Décryptage

Bio sous serres chauffées, le verdict est tombé

Publié le 16 juillet 2019 , mis à jour le 20 avril 2021

Après des semaines de mobilisation de la part de la Fondation Nicolas Hulot, de la Fédération Nationale d’Agriculture Biologique, de Greenpeace, du Réseau Action Climat, et le soutien de 80 000 signataires de leur pétition réclamant l’interdiction des serres chauffées en bio, la décision est tombée le 11 juillet. S’il n’y aura plus de tomates, de courgettes ou de concombres bio sur les étals avant le mois de mai, l'interdiction généralisée de tous les types de chauffage pour les serres bio pour la production hors-saison n’a pas encore été obtenue. Une victoire en demi-teinte, qui permet tout de même d’éviter le pire.

Une position de compromis pour éviter le risque d’une industrialisation de la bio

 Le chauffage des serres est une pratique utilisée principalement en agriculture conventionnelle, notamment pour produire des fruits et des légumes à contre-saison. Cette pratique n’avait jusqu’alors pas été développée en agriculture biologique et n’était par conséquent pas encadrée. Mais face à la prolifération de projets en émergence visant à produire à grande échelle des fruits et légumes d’été en hiver (comme des tomates ou des concombres), de nombreux défenseurs de la bio ont demandé un encadrement très strict de cette pratique dans le guide de lecture de l’agriculture biologique.

 Après des semaines de mobilisations des associations, dont la FNH et 12 heures d'intenses négociations au sein du comité national d’agriculture biologique (CNAB), c’est une position de compromis, proposée par le ministère de l’Agriculture et de l’Alimentation, qui a été retenue : aucun fruits et légumes d'été bio ne seront autorisés sur les étals des magasins avant le mois de mai. Par ailleurs, si des fermes en conversion bio souhaitent malgré tout procéder à une production hors-saison, elles auront l’obligation, à partir de 2020, d’utiliser des énergies renouvelables. Dès 2025, toutes les fermes bio seront concernées.

Si l'interdiction généralisée de tous les types de chauffage pour les serres bio n’a pas été obtenue, que la bio a pu éviter le risque majeur d’industrialisation qui planait sur elle. La FNH salue cette décision qui permet de maintenir la confiance envers le logo AB.
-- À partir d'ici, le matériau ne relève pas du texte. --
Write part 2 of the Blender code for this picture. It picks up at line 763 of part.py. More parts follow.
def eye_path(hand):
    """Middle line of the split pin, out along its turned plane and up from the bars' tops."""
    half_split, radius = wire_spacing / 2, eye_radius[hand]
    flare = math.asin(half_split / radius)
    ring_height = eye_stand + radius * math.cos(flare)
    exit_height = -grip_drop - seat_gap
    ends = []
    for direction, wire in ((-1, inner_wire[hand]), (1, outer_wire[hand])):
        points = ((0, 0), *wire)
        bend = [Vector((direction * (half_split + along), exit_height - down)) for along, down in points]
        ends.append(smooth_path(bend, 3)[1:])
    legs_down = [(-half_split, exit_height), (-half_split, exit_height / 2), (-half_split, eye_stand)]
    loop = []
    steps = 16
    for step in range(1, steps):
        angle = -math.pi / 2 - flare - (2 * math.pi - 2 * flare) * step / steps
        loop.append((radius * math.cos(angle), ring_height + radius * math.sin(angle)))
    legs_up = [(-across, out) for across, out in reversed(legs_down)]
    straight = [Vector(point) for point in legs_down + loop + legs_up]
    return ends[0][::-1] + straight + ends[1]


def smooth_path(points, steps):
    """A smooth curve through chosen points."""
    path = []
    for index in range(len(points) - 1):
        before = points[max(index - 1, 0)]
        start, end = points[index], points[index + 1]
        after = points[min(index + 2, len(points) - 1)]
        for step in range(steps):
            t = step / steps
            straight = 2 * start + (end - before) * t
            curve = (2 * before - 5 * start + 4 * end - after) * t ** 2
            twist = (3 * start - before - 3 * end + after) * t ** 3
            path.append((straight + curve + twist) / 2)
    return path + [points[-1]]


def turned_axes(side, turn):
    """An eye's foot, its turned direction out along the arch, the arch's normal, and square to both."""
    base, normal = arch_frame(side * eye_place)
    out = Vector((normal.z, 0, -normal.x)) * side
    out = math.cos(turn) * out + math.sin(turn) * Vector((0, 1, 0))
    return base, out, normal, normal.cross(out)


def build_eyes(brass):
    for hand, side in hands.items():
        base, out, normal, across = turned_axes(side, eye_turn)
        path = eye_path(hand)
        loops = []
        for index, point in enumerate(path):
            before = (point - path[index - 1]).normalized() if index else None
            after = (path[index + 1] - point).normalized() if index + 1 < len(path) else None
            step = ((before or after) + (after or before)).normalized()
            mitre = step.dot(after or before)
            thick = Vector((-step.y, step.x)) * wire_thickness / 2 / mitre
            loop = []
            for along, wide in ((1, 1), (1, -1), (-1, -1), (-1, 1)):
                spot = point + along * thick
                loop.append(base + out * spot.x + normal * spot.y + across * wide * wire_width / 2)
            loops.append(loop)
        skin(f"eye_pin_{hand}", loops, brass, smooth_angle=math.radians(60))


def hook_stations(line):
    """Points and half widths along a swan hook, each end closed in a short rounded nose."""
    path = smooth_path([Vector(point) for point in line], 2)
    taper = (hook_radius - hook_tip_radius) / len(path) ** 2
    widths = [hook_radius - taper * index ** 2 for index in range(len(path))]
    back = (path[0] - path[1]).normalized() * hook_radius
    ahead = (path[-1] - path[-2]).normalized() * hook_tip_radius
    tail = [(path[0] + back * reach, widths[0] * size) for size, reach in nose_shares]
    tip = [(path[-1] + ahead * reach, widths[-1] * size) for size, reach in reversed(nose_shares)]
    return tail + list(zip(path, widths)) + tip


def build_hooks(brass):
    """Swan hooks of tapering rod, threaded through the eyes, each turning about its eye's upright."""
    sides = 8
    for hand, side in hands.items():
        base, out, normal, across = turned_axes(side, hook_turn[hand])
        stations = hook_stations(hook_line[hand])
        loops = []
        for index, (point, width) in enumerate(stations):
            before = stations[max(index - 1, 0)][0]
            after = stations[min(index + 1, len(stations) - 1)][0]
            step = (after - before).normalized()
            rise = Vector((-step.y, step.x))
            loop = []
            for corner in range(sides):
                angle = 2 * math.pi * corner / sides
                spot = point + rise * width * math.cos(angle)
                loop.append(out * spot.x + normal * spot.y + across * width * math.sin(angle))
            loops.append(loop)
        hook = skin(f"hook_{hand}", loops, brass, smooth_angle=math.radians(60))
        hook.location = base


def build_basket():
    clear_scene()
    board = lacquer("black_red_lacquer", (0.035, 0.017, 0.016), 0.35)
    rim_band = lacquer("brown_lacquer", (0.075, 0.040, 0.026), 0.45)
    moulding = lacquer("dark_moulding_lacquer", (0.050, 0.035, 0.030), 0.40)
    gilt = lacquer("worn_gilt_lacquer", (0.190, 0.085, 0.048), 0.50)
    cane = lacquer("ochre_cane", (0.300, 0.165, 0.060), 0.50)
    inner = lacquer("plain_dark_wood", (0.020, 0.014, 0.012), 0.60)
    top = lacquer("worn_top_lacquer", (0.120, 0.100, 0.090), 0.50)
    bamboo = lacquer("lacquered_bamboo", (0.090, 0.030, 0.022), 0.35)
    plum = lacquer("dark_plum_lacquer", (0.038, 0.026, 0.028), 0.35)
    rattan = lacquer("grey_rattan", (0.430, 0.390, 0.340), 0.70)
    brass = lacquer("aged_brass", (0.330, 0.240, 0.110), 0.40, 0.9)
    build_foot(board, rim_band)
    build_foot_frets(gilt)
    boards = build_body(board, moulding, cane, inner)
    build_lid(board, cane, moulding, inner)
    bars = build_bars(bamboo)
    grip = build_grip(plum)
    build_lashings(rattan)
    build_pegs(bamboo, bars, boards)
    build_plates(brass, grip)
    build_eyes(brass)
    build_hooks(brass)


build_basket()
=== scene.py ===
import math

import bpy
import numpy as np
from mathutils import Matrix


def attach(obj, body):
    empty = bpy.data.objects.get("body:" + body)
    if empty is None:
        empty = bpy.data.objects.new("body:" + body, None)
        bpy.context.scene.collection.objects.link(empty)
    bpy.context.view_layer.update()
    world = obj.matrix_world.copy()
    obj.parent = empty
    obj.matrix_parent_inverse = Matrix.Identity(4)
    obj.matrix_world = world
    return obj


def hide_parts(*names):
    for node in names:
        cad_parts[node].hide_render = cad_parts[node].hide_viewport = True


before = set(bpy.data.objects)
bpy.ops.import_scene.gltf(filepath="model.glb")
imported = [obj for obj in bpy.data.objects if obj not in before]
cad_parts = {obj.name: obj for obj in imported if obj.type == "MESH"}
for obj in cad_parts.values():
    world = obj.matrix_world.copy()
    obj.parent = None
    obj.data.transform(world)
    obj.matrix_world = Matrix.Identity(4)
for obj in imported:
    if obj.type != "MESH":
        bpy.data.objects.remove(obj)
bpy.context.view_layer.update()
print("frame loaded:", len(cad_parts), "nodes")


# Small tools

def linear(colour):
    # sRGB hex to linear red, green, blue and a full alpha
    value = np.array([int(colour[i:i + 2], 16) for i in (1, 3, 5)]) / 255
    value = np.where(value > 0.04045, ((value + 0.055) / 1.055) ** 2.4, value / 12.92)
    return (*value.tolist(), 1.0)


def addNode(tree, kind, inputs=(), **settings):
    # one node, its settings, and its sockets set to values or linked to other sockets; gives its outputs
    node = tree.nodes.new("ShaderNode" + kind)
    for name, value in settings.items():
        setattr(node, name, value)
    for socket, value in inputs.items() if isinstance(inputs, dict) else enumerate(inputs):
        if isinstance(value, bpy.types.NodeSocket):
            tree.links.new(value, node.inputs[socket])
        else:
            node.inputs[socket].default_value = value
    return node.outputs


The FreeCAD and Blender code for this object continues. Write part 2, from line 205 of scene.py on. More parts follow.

Cette victoire en demi-teinte a été rendu possible grâce à la formidable mobilisation de dizaines de milliers de citoyens en faveur d’une cohérence pour un label bio éthique et durable : plus de 80 000 citoyens, 70 chefs cuisiniers, 100 parlementaires et 20 se sont en effet ralliés à la petition.

Rappel des risques encourus par les serres chauffées en bio

 Les problèmes que soulèvent les serres chauffées en agriculture biologique sont importants :

  • Possibilité de dénaturer l’un des objectifs de la bio qui est de respecter des cycles naturels           
  • Bilan carbone déplorable : la production sous serre chauffée émet 8 fois plus de CO2 qu’une production locale en saison et 4 fois plus qu’une production espagnole en saison importée en France. Chauffer des serres est incompatible avec l’objectif de la bio de faire « une utilisation responsable de l’énergie »
  • Résilience agronomique et économique des fermes fragilisée : chauffer une serre a un coût important. Ce coût entraîne le besoin de se spécialiser sur une production à forte valeur ajoutée ayant pour conséquence un appauvrissement des sols. Ce système affecte la résilience agronomique et donc économique de la ferme, avec un risque de développement de parasites dans le futur. Le risque encouru est la nécessité à plus ou moins long terme de demander des dérogations pour finalement avoir recours aux pesticides de synthèse.
  • Trahison de la confiance du consommateur : 58 % des Français déclarent aujourd’hui acheter de plus en plus de produits de saison. Il est donc important de répondre aux demandes des consommateurs, désireux de toujours plus de produits bio, local et de saison, avec la nécessité d’une clarté dans les labels qui leurs sont proposés.